■ BRIEF
Below are records; reproduce exactly the lines from the one that has "Turn this picture" through the one that has "neck_root_rise = 34.5", ends included, and nothing more.

■ GIVEN ENTRIES
______
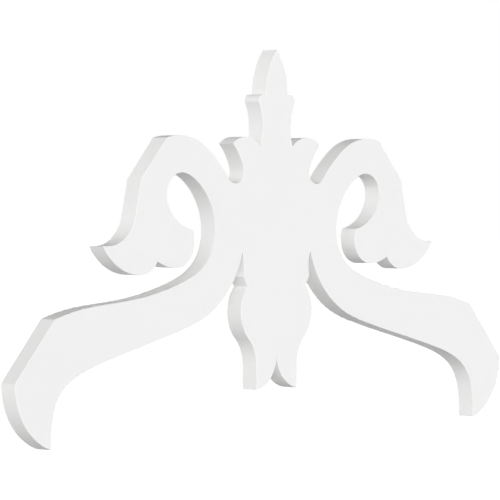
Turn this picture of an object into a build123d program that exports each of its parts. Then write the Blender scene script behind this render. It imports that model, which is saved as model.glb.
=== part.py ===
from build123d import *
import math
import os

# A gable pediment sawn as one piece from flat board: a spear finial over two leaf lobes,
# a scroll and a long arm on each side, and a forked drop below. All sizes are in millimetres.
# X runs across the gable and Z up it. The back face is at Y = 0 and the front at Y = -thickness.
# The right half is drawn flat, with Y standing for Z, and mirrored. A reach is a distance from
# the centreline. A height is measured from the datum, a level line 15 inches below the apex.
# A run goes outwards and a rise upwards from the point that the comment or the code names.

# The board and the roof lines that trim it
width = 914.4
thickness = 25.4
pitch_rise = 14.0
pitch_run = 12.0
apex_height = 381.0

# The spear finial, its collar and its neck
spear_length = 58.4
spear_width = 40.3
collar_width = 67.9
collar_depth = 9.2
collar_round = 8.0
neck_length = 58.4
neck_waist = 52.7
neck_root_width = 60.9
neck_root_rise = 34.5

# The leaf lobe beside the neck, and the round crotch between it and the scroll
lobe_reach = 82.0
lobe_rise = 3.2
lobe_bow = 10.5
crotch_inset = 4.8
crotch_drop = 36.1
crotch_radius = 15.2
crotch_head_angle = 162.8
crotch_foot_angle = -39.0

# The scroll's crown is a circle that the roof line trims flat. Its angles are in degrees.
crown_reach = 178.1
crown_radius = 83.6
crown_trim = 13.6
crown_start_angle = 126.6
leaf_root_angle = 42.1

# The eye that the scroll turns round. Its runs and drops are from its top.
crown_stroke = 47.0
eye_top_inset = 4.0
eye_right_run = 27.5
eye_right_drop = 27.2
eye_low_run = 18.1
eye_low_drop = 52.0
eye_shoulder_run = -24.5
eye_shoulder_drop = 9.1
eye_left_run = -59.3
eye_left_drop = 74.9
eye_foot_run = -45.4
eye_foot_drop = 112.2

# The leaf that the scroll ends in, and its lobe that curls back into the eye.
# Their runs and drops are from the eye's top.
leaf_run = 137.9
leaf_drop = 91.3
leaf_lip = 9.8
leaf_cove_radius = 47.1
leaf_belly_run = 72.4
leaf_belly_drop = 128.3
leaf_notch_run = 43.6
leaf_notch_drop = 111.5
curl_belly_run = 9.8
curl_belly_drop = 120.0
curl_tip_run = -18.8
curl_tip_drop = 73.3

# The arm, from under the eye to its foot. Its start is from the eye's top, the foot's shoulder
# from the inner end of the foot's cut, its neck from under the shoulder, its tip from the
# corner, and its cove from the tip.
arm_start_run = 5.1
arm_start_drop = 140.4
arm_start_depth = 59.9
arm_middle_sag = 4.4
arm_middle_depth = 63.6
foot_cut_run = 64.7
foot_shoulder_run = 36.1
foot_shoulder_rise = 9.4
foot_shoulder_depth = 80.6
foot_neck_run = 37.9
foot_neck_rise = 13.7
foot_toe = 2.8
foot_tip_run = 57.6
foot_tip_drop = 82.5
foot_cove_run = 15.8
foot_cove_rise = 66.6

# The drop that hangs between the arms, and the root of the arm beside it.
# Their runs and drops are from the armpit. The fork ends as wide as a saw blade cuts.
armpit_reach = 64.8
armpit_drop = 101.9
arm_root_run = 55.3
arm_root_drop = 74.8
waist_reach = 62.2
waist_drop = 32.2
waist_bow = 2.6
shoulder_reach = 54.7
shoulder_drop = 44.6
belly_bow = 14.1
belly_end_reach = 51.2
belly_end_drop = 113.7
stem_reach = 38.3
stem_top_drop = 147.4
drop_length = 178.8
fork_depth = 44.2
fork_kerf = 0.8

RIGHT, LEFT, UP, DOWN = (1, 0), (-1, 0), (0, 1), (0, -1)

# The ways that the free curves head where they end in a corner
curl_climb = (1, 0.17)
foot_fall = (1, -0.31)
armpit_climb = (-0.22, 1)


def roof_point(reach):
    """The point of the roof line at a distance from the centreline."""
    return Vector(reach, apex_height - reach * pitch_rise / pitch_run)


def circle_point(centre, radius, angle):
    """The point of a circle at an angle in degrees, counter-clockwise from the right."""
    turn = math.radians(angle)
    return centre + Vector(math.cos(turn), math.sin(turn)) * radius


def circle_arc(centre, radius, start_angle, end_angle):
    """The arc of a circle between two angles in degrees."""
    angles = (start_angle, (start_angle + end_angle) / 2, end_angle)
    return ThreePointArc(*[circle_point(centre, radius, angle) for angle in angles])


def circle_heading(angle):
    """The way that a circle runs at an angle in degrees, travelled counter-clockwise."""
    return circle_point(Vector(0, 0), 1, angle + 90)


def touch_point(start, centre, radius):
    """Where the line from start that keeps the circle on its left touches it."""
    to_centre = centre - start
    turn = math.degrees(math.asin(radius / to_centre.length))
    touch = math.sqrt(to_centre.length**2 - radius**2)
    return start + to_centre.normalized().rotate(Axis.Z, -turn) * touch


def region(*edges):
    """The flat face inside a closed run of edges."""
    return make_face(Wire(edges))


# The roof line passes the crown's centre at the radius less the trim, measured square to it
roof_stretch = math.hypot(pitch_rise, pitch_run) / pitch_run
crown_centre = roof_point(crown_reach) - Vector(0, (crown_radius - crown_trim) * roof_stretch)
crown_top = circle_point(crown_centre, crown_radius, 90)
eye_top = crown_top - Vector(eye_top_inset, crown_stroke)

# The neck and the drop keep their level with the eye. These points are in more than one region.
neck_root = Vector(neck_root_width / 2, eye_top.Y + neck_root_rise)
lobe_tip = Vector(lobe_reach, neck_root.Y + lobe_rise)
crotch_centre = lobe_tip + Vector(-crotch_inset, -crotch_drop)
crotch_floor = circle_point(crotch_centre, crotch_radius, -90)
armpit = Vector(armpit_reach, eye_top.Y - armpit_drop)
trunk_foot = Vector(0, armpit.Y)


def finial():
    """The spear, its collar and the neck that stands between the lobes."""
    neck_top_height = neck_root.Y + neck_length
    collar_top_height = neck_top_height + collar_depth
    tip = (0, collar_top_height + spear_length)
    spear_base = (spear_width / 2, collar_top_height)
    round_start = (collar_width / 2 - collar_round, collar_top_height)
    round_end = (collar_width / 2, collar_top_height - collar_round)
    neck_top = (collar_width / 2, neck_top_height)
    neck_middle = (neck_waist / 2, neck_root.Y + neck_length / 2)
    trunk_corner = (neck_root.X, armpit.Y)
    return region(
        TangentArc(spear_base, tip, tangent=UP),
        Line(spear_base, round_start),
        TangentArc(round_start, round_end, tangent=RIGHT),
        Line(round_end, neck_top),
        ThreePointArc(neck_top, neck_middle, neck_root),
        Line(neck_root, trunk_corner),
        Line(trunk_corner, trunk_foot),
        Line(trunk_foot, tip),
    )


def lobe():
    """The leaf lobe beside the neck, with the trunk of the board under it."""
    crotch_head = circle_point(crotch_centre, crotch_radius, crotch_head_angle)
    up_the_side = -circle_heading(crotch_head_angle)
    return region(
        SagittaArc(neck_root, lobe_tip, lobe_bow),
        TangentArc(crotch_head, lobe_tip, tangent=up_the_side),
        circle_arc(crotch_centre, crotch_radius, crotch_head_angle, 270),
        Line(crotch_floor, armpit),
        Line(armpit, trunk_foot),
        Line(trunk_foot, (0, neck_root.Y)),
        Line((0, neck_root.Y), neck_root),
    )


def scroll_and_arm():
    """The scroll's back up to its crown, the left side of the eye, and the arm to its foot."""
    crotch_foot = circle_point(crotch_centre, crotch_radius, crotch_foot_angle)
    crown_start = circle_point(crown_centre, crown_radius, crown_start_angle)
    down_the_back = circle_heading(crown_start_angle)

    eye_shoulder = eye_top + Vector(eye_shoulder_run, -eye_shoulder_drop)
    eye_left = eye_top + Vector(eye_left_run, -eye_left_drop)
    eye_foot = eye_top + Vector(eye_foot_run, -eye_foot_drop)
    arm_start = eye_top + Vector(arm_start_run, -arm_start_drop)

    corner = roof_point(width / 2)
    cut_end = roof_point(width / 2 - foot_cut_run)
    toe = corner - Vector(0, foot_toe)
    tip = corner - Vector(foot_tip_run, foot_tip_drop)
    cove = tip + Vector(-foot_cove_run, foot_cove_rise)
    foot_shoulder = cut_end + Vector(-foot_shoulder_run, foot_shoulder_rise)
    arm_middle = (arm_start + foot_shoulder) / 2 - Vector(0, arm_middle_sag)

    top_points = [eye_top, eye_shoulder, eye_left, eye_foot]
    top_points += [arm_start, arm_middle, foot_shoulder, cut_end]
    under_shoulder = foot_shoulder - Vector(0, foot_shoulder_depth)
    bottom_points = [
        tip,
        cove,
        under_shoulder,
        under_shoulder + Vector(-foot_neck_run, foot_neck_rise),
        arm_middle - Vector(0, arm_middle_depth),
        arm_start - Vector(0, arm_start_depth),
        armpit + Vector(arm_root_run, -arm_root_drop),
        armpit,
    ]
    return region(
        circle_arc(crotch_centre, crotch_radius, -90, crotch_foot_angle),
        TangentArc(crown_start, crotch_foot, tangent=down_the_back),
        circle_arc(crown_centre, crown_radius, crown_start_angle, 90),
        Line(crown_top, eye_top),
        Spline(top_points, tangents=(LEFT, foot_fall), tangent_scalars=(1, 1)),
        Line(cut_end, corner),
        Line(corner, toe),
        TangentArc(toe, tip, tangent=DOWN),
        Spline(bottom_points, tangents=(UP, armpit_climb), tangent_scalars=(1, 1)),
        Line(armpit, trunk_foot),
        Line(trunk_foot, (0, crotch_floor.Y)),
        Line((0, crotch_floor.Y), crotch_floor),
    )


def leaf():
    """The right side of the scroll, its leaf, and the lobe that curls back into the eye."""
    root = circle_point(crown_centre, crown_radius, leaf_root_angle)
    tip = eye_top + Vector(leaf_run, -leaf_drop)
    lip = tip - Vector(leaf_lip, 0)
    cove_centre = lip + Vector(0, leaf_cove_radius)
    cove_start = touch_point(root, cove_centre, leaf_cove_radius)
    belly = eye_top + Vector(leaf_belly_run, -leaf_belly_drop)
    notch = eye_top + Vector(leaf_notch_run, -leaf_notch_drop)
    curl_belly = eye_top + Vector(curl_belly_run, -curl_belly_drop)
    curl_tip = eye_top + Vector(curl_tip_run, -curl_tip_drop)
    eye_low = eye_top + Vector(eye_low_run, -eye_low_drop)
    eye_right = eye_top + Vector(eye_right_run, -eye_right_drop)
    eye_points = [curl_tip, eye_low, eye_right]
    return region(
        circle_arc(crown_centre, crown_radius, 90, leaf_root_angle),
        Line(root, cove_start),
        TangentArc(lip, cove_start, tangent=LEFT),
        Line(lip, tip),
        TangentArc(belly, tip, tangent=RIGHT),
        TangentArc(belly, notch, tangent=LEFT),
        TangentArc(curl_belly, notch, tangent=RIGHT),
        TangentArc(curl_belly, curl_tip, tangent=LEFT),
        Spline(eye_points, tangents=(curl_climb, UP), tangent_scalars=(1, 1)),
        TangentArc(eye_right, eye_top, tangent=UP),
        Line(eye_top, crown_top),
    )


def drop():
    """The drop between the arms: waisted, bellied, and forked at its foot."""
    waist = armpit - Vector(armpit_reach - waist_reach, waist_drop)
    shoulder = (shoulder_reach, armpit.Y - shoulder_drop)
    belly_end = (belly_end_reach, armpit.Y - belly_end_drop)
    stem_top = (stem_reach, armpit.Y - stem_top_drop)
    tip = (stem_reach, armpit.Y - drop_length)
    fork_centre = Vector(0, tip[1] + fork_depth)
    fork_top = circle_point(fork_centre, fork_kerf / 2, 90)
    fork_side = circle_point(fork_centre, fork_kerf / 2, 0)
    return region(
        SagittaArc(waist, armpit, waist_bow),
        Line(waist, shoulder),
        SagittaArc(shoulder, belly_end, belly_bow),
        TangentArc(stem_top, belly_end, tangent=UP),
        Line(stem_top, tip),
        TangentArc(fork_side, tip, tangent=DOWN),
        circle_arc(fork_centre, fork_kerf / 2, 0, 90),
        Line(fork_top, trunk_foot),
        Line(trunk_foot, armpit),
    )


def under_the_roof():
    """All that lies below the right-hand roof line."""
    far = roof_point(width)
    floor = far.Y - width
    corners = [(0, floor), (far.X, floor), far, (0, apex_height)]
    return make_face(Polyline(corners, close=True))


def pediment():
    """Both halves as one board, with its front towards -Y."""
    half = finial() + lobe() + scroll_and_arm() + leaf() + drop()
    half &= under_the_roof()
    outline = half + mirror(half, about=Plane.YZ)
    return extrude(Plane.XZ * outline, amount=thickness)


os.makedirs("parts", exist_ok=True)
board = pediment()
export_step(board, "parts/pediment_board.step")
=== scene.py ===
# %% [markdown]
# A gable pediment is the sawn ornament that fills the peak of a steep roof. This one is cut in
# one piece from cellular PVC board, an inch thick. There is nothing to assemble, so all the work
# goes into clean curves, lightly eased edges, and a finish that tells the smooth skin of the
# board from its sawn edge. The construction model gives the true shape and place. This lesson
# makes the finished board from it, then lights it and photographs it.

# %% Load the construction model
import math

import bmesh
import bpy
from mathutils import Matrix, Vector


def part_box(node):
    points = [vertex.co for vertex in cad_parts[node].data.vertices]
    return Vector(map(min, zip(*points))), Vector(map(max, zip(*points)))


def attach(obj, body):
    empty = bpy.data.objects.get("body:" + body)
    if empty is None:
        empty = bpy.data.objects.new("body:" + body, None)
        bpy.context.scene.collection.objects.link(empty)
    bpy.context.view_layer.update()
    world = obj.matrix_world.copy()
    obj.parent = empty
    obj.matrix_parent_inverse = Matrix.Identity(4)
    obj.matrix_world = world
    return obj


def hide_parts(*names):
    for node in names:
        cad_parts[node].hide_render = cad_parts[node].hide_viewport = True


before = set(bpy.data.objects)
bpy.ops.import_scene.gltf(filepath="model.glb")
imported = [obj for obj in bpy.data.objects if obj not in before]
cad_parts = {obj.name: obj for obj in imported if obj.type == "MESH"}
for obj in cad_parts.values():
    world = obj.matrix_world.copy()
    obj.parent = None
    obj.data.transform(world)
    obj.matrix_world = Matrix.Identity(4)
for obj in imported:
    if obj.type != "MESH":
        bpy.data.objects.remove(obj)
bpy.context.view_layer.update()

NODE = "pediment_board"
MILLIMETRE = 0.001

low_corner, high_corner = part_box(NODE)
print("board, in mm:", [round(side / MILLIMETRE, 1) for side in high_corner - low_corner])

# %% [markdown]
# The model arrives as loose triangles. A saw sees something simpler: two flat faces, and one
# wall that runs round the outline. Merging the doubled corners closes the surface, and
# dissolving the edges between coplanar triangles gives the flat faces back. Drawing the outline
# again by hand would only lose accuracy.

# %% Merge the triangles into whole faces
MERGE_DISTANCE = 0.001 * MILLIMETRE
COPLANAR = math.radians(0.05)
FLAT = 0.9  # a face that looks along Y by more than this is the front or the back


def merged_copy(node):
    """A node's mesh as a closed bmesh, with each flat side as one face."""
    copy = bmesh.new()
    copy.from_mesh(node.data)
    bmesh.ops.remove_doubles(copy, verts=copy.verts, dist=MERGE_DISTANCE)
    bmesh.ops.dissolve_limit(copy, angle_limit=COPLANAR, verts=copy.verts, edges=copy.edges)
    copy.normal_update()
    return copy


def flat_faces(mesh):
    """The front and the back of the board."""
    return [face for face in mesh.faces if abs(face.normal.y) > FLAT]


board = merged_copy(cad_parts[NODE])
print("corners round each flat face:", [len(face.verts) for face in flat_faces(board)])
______
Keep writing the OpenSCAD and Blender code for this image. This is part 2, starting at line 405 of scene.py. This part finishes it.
______
■ WRITTEN RESPONSE
Turn this picture of an object into a build123d program that exports each of its parts. Then write the Blender scene script behind this render. It imports that model, which is saved as model.glb.
=== part.py ===
from build123d import *
import math
import os

# A gable pediment sawn as one piece from flat board: a spear finial over two leaf lobes,
# a scroll and a long arm on each side, and a forked drop below. All sizes are in millimetres.
# X runs across the gable and Z up it. The back face is at Y = 0 and the front at Y = -thickness.
# The right half is drawn flat, with Y standing for Z, and mirrored. A reach is a distance from
# the centreline. A height is measured from the datum, a level line 15 inches below the apex.
# A run goes outwards and a rise upwards from the point that the comment or the code names.

# The board and the roof lines that trim it
width = 914.4
thickness = 25.4
pitch_rise = 14.0
pitch_run = 12.0
apex_height = 381.0

# The spear finial, its collar and its neck
spear_length = 58.4
spear_width = 40.3
collar_width = 67.9
collar_depth = 9.2
collar_round = 8.0
neck_length = 58.4
neck_waist = 52.7
neck_root_width = 60.9
neck_root_rise = 34.5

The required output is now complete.